The old-world idea that the Gods have a duty-bound obligation to men is not limited to the pagan Greek poets, however, but can also be also found in the Hebrew Bible, for example in Psalm 82. In this intriguing Psalm, Asaph gives us something rather unique in the history of poetic literature—a job description for Gods.
            The narrator begins by setting the song-plot: God takes his place in the council of the Gods in order to pass judgment. In this song it is clear that the Judging God is displeased with His divine Companions, and so He asks them a fairly blunt (some might say, blatantly ill-mannered) question: “How long will you judge unjustly and show partiality to the wicked?” Not dissimilar to the neglectful Apollo of Bacchylides’ ode, these Canaanite Gods are clearly not very nice either, or else They have just had a very poor work ethic. It is at this point in the song that the Judging God delivers Himself of the ‘job description’ for Gods in Their relationships with men, which has four parts.
1.     “Give justice to the weak and the orphan;
2.     maintain the right of the lowly and the destitute.
3.     Rescue the weak and the needy;
4.     deliver them from the hand of the wicked.”

Then the Judge proceeds to remind the heavenly Cohort that although they are Gods (verse 6), and children of the Most High, if They do not want to ‘do the God-job’, then, He says to Them, “you shall die like mortals, and fall like any prince.” This One imagines no reward for a (God-)job poorly done.

Those days are long gone when a man could understand and respect the Idea of a Self-respecting God—a God with character.
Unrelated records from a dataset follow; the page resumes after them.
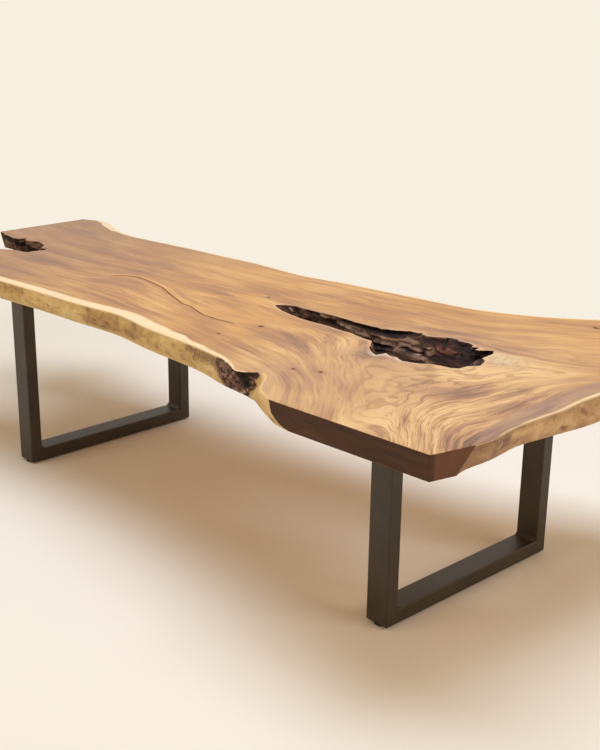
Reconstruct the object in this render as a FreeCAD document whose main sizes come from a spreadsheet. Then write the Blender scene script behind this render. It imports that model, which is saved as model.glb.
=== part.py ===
import FreeCAD, Part
import math
import os

import Sketcher

# Live edge dining table: one natural slab on two welded U frames of rectangular
# steel tube, held up by coach screws and standing on screw levellers.
#
# Row frame, millimetres: +X along the slab towards its broad natural end, +Y to
# the back, +Z up.  The origin is on the floor, under the middle of the slab.

Vector = FreeCAD.Vector
Placement = FreeCAD.Placement
Rotation = FreeCAD.Rotation
AXIS_Z = Vector(0, 0, 1)

# Driving dimensions: spreadsheet alias, value in mm, what it is.
SIZES = (
    ("slab_length", 3080, "tabletop, sawn end to the furthest point of the natural end"),
    ("slab_width", 1475, "tabletop, sawn front face to the furthest point of the flare"),
    ("slab_thickness", 76, "tabletop thickness"),
    ("table_height", 760, "floor to the top of the slab"),
    ("foot_gap", 6, "floor to the underside of the foot rails, levellers screwed home"),
    ("frame_width", 800, "U frame, outside of the front post to outside of the rear post"),
    ("tube_deep", 87, "tube size along the table"),
    ("tube_side", 50, "tube size across the table and height of the foot rail"),
    ("tube_wall", 3, "tube wall"),
    ("tube_corner", 5, "outer corner radius of the tube"),
    ("corner_round", 8, "radius that the outer corner of each mitre is ground to"),
    ("weld_size", 14, "leg of the weld fillet inside each corner of a U frame"),
    ("right_frame_inset", 440, "natural end of the slab to the middle of the right frame"),
    ("left_frame_inset", 806, "sawn end of the slab to the middle of the left frame"),
    ("right_frame_offset", -52.5, "middle of the right frame from the middle of the slab"),
    ("left_frame_offset", -182.5, "middle of the left frame from the middle of the slab"),
    ("plate_thickness", 6, "mounting plate, let in flush with the underside of the slab"),
    ("housing_clearance", 0.5, "gap round a mounting plate in its housing"),
    ("slot_width", 9, "plate slot, across"),
    ("slot_length", 20, "plate slot, end to end, so that the slab can move"),
    ("screw_margin", 50, "inner face of a post to the row of screws"),
    ("screw_gauge", 48, "screw to screw along the table"),
    ("screw_diameter", 7.9, "coach screw shank"),
    ("screw_length", 45, "coach screw under the head"),
    ("head_across_flats", 13, "coach screw head"),
    ("head_height", 5.3, "coach screw head"),
    ("washer_side", 24, "square washer, outside"),
    ("washer_bore", 8.4, "square washer, hole"),
    ("washer_thickness", 2, "square washer"),
    ("pilot_fit", 0.05, "radial gap of a screw in its pilot hole"),
    ("pilot_spare", 3, "how much deeper a pilot hole is than its screw"),
    ("foot_width", 46, "leveller foot, across its corners"),
    ("foot_clearance", 0.3, "top of a leveller foot to the underside of the rail"),
    ("foot_floor", 1.8, "floor of a leveller foot, which the stud stands on"),
    ("key_hole", 7, "hole under a leveller foot for the hexagon key, across flats"),
    ("stud_diameter", 10, "leveller stud"),
    ("stud_length", 32, "leveller stud"),
    ("socket_across_flats", 5, "hexagon socket in the foot end of the stud"),
    ("socket_depth", 4, "hexagon socket in the foot end of the stud"),
    ("running_clearance", 0.08, "radial gap of the stud in its foot and in its nut"),
    ("stud_hole", 12, "hole in the foot rail that a stud passes through"),
    ("nut_across_flats", 17, "weld nut that takes the stud"),
    ("nut_height", 8, "weld nut that takes the stud"),
)

# The natural outline as drawn on the blank, anticlockwise from the sawn end: x and y of
# the top rim, then how far the edge stands out beyond that rim at half depth and at the
# underside (negative where it is undercut).
NATURAL_EDGE = (
    # front, left to right
    (-1605, -650, 6, -4),
    (-1200, -652, 7, -6),
    (-760, -634, 7, -6),
    (-500, -608, 7, -8),
    (-285, -590, 7, -5),
    (-60, -562, 10, 6),
    (95, -578, 10, 4),
    (290, -583, 10, 5),
    (470, -592, 12, 10),
    (600, -618, 10, 8),
    (682, -640, 4, -10),
    # the knot bites into the top rim only
    (724, -600, 16, 40),
    (790, -650, 14, 18),
    (838, -704, 2, -14),
    (925, -740, -4, -16),
    # waste beyond the two saw cuts
    (1060, -792, -22, -60),
    (1290, -830, -22, -60),
    (1490, -790, -16, -45),
    (1565, -690, -12, -34),
    # natural end, front to back
    (1531, -575, -10, -24),
    (1533, -500, -8, -25),
    (1524, -425, -6, -20),
    (1517, -340, -6, -22),
    (1519, -250, -4, -15),
    (1522, -165, 4, -6),
    (1514, -70, 12, 16),
    (1516, 20, 12, 18),
    (1522, 150, 12, 12),
    (1533, 290, 7, -2),
    (1534, 420, 6, -8),
    (1505, 545, 7, -8),
    (1430, 655, 8, -8),
    (1320, 720, 8, -10),
    (1205, 738, 0, -12),
    # back, right to left
    (1063, 684, 8, -8),
    (957, 598, 10, -6),
    (830, 518, 10, 0),
    (690, 456, 10, 4),
    (510, 424, 8, -4),
    (270, 384, 8, -6),
    (90, 352, 10, 0),
    (-60, 318, 10, 4),
    (-280, 313, 8, -4),
    (-500, 289, 7, -6),
    (-780, 262, 7, -6),
    (-960, 234, 8, -4),
    (-1120, 224, 8, 0),
    (-1240, 240, 10, 6),
    (-1350, 284, 8, 0),
    (-1440, 300, 6, -6),
    (-1525, 265, 6, -6),
    (-1605, 215, 6, -6),
)

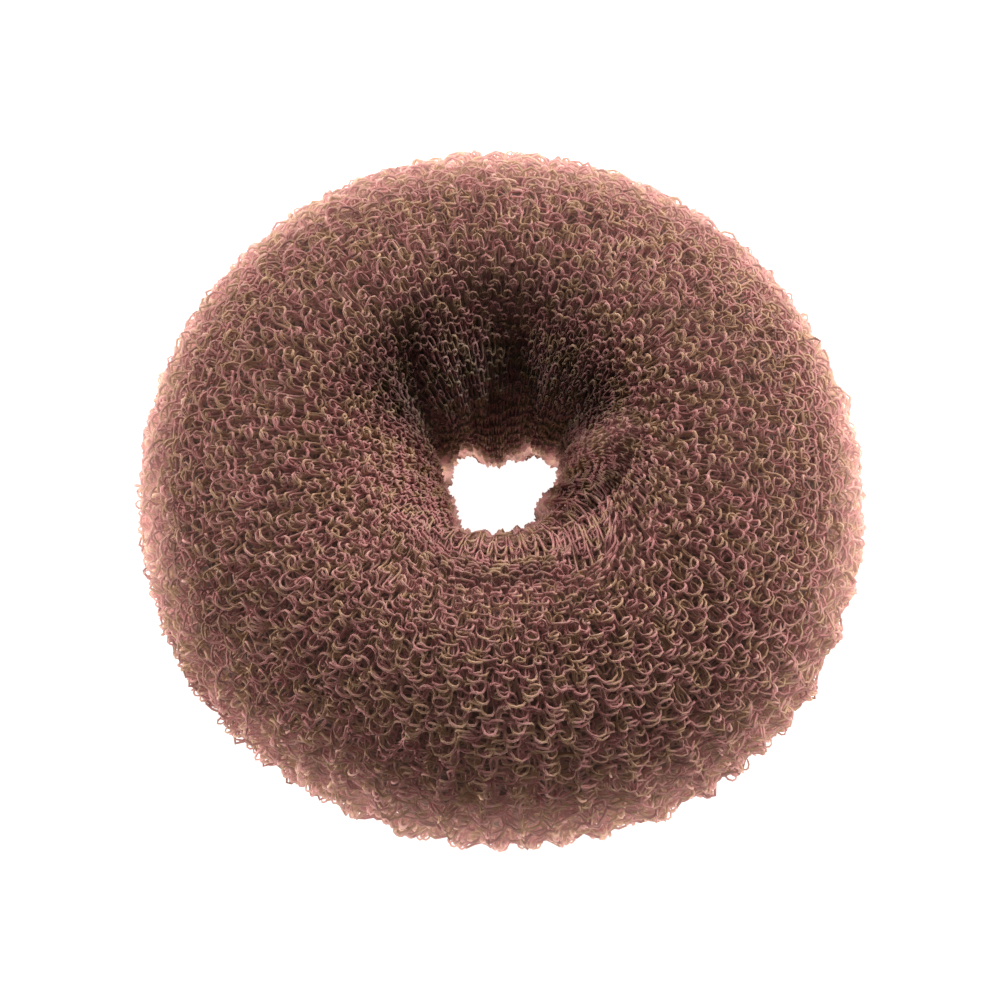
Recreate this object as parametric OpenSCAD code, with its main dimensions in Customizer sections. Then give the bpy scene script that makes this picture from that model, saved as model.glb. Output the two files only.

Instead, in our world-become-modern all we have to play with is an anemic cardboard cut-out character/caricature Deity; and this One is never far from His band of earthly authoritarians, who are neither Gods that they should understand the generous nature of the job (per Asaph), nor respectful of the type of duty-bound obligations that once bound Gods to men and vice-versa (per Bacchylides).
            The only way to demonstrate that the titular Supreme Being of the modern imagination is not a God of the pampered and immoral cardboard cut-out sort, and therefore not inferior to the old pagan conception of God and the Gods, would perhaps be to do the following…

·      Every time something bad happens to us, let us ‘scream’ out at God and put the blame squarely at His feet. We should then look for a black rain cloud to pass over and put out the fire.
o   Nota Bene: Bring your own watering can just in case.
·      For the vulnerable and defenseless, let them raise their hands to the sky and ‘scream’ out at God, and remind Him that He has a responsibility toward us men to protect and defend, for we wander the world in darkness. We should then look to be hidden in a cleft in the rocks.
o   Nota Bene: Wear climbing shoes and bring your own ropes.
·      Let us remind ourselves that God is in the business of looking after our interests, if we have looked after His interests.
·      Let us hold God accountable for the things, great and small, that are good and evil in the world.

If this does not persuade us of the emptiness in our ‘steep’ heavens, then nothing will.